→ **Task to carry out**: Give only the number of lines in the listing below where the string "manifold" occurs.

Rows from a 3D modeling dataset
▼▼▼

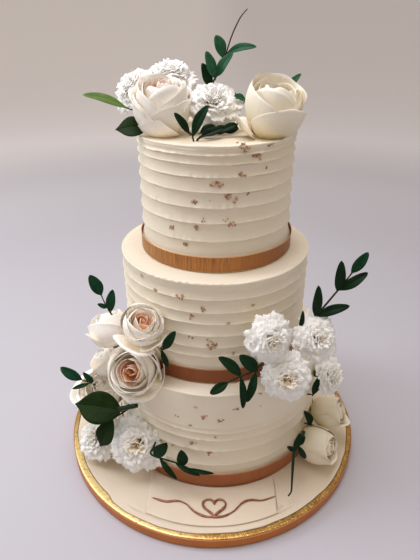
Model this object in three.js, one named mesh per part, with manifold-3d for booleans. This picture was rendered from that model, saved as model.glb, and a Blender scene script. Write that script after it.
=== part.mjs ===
// Three-tier buttercream wedding cake on its iced round board, with fresh garden roses, carnations,
// dark green foliage, copper ribbons and a fondant plaque with a piped heart. Units are millimetres, +Z is up.
// The origin is the middle of the board's underside. The cake stands a little behind the middle of its board,
// which leaves room in front for the plaque.
import * as THREE from 'three';
import { mergeVertices } from 'three/addons/utils/BufferGeometryUtils.js';
import Module from 'manifold-3d';

const wasm = await Module();
wasm.setup();

// ---------------------------------------------------------------- driving dimensions
const GAP = 0.3;              // space kept between touching pieces
const BOARD_SEGMENTS = 28;    // facets round the board
const TIER_SEGMENTS = 24;     // facets round the tiers and their ribbons

const BOARD_RADIUS = 177.8;   // 14 inch drum, outside its ribbon
const DRUM_RADIUS = 176.4;
const DRUM_TOP = 11.6;
const BOARD_TOP = 13.45;      // top of the board's icing
const CREAM_RADIUS = 171.1;   // the icing is cream inside this radius and painted gold outside it
const BOARD_RIBBON = { bottom: 0.7, top: 11.5, thickness: 1.0 };

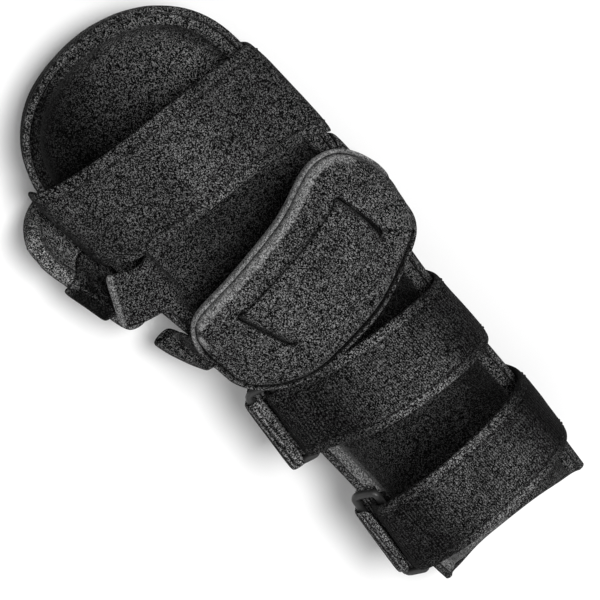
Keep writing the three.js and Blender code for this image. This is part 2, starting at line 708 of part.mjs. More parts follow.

▲▲▲

→ **Solved exercise**: 2